→ WHAT IS ASKED
Write out all of the data exactly as it appears.

→ RAW DATA
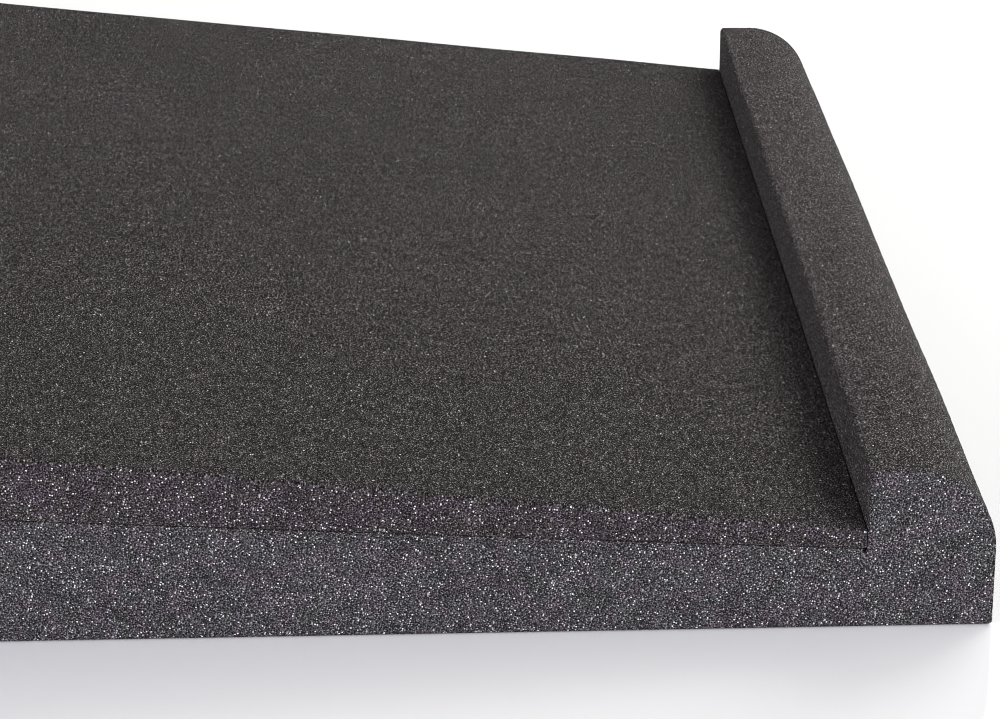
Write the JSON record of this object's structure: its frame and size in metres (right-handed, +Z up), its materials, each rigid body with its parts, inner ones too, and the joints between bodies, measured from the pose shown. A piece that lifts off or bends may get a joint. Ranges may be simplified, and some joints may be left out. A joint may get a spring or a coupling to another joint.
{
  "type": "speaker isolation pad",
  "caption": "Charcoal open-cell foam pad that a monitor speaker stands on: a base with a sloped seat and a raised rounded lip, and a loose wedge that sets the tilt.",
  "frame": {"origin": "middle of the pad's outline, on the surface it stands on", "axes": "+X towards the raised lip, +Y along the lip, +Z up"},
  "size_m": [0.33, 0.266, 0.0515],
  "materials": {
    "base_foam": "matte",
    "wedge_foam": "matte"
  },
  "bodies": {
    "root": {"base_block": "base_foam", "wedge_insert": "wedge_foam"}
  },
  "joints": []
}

→ RESULT OF THIS EXERCISE
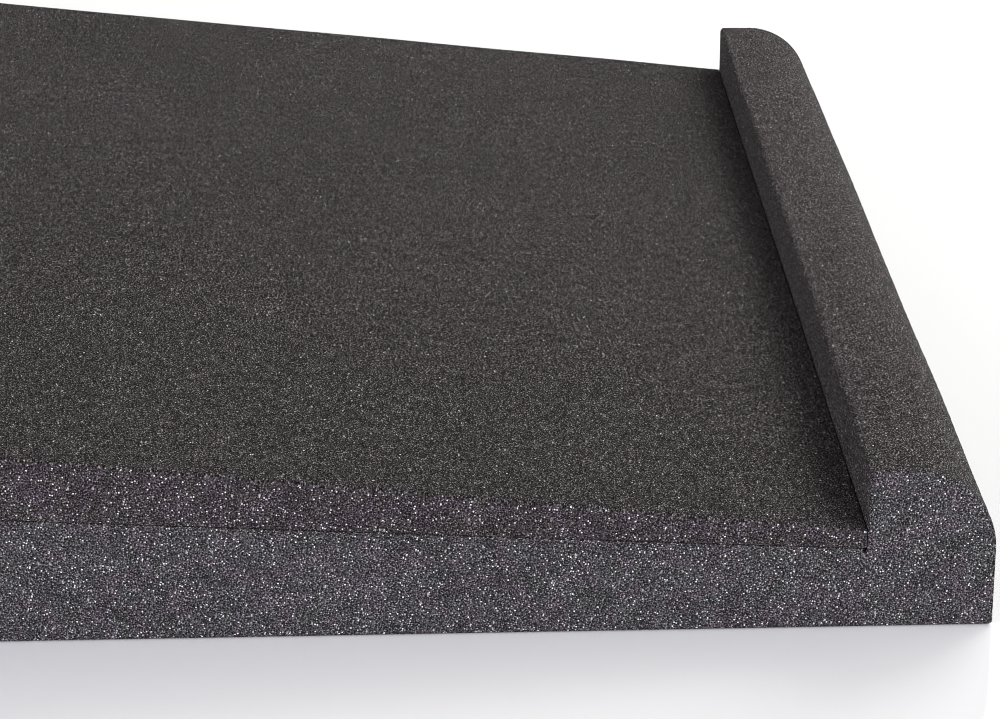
Write the JSON record of this object's structure: its frame and size in metres (right-handed, +Z up), its materials, each rigid body with its parts, inner ones too, and the joints between bodies, measured from the pose shown. A piece that lifts off or bends may get a joint. Ranges may be simplified, and some joints may be left out. A joint may get a spring or a coupling to another joint.
{
  "type": "speaker isolation pad",
  "caption": "Charcoal open-cell foam pad that a monitor speaker stands on: a base with a sloped seat and a raised rounded lip, and a loose wedge that sets the tilt.",
  "frame": {"origin": "middle of the pad's outline, on the surface it stands on", "axes": "+X towards the raised lip, +Y along the lip, +Z up"},
  "size_m": [0.33, 0.266, 0.0515],
  "materials": {
    "base_foam": "matte",
    "wedge_foam": "matte"
  },
  "bodies": {
    "root": {"base_block": "base_foam", "wedge_insert": "wedge_foam"}
  },
  "joints": []
}